May 9, 2011 - No Comments!

Avoid The Quick Rome

Rome wasn't built in a day. Neither were the skilled workers taught the art of crafting a wall, or breaking apart rocks and hauling them to their destination. But Rome also wasn't built by mass-marketing the message. It was built one connection at a time, designer to architect, architect to worker, worker to supplier.

In this 'mass-marketing' society it is easy to forget how simple it is to build true connections in favor of a Quick Rome.

A true connection happens with one person, in one discussion, over one platform. It's these mini connections that will drive the core of your social network and create a solid social presence from day one. What's the point of having 1 million connections if you only interact and 'influence' 1%. Avoid mass-marketing and connect with people who understand your message and can inspire you to go further.

May 7, 2011 - 2 comments

You Can’t Game Real Engagement

Games can be gamed. But your real engagements and connections cannot.
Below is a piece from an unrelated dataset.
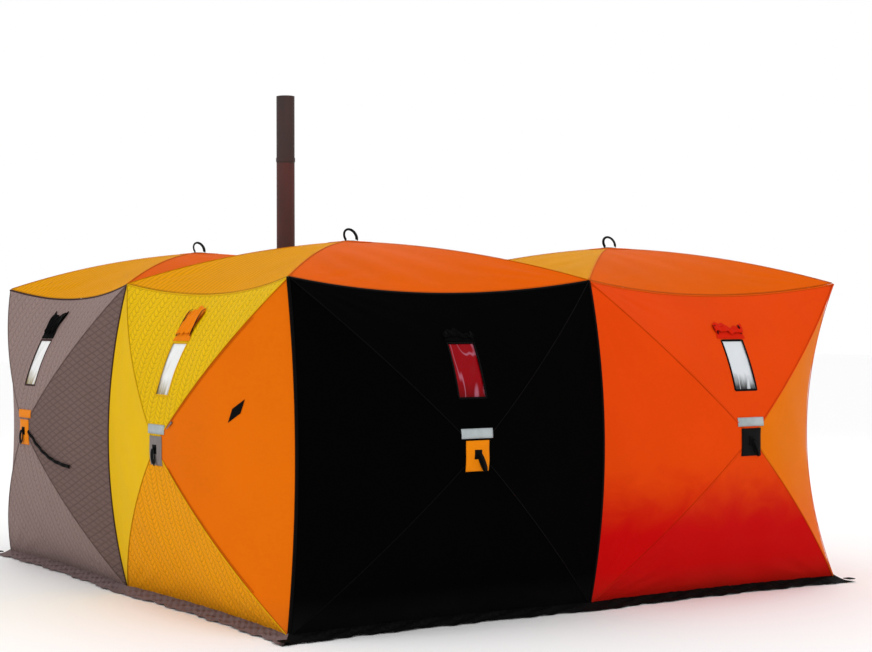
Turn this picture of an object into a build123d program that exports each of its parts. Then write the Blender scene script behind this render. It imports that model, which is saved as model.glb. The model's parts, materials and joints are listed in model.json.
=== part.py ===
"""Pop-up ice fishing shelter: three square hub modules in an L plan, with window covers, a zipped
door, a snow skirt and a stove pipe.  Millimetres, +Z up, the inner corner of the L on the Z axis,
the front facade facing -Y and the left facade facing -X."""
from build123d import *
import math
import os

os.makedirs("parts", exist_ok=True)

# ---- driving dimensions ----
MODULE = 2000.0          # side of one square module
EAVE = 1900.0            # height of the eave corners
BASE = 22.0              # height of the fabric's bottom edge
CLOTH = 8.0              # thickness of the quilted wall cloth
HUB_Z = 970.0            # height of the wall hubs
BULGE = 290.0            # how far a wall hub stands out from its corners' plane
ROOF_RISE = 240.0        # roof hub above the eave corners
WALL_BOW = 55.0          # outward bow of a wall ridge at mid length
ROOF_BOW = 45.0
PINCH = 120.0            # corner seam pulled in at mid height
SEAM_BOW = 127.0         # straight seam between two walls in line, pushed out
INNER_BOW = 90.0         # same at the inner corner of the L
SAG_DOWN, SAG_IN = 80.0, 60.0   # eave at mid span
FOOT_IN = 45.0           # bottom edge at mid span
PATCH_W, PATCH_H = 206.0, 226.0  # outer patch at a hub
WIN_W, WIN_LOW, WIN_HIGH = 176.0, 1250.0, 1545.0
ROD_R = 5.5
SOCKET_R, SOCKET_BORE = 13.0, 6.3
PIPE_R, PIPE_X, PIPE_Y = 57.5, -1020.0, -255.0
PIPE_LOW, PIPE_JOIN, PIPE_TOP = 1250.0, 2665.0, 3090.0
SKIRT_W, SKIRT_T = 100.0, 20.0
HINGE_IN = 190.0         # door hinge line from the corner
DOOR_GAP = 14.1          # running gap along the slanting edges of the door leaf
LEAF_IN = 38.0           # leaf's edge back from the hinge line, so that it clears the border as it turns
H = MODULE / 2


def tri_solid(tris, thick, drop=0.0, place=None):
    """Closed sheet of the given thickness under a fan of triangles (a, b, d)."""
    def at(p, low=False):
        a, b, d = p
        return place(a, b, d - drop - (thick if low else 0.0))
    faces, rim = [], {}
    for tri in tris:
        faces.append(Face(Wire.make_polygon([at(p) for p in tri], close=True)))
        faces.append(Face(Wire.make_polygon([at(p, True) for p in reversed(tri)], close=True)))
        for i in range(3):
            p, q = tri[i], tri[(i + 1) % 3]
            key = frozenset((p, q))
            rim[key] = None if key in rim else (p, q)
    for pair in rim.values():
        if pair:
            p, q = pair
            faces.append(Face(Wire.make_polygon([at(q), at(p), at(p, True), at(q, True)], close=True)))
    return Solid(Shell(faces))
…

I wrote a post recently discussing Social Influence titled "How To Become Influential" which talks more about how networks will represent What You Do and Who You Are, not how much you can game the system. Games are fun, but should only be used to build the experience, not the content.

For a bit of fun, I recently joined Empire Avenue (Ticker: LAWS). It's a place to buy and sell people (in a virtual stock market currency) and essentially own a piece of their social net-worth. While people may laugh at the idea, it's a brilliant concept and the idea that we should value each connection is very important. More importantly, it's a great way to find new people to engage with.

The system can be gamed (one of the easiest ways is to buy someone famous as soon as they sign up) but as the game fades (or becomes the background focus) what will happen to the spam artists or people exchanging purchases?

With any network you should remember to keep engaging, connecting and being real - so if the game fades around you, your connections will continue to grow.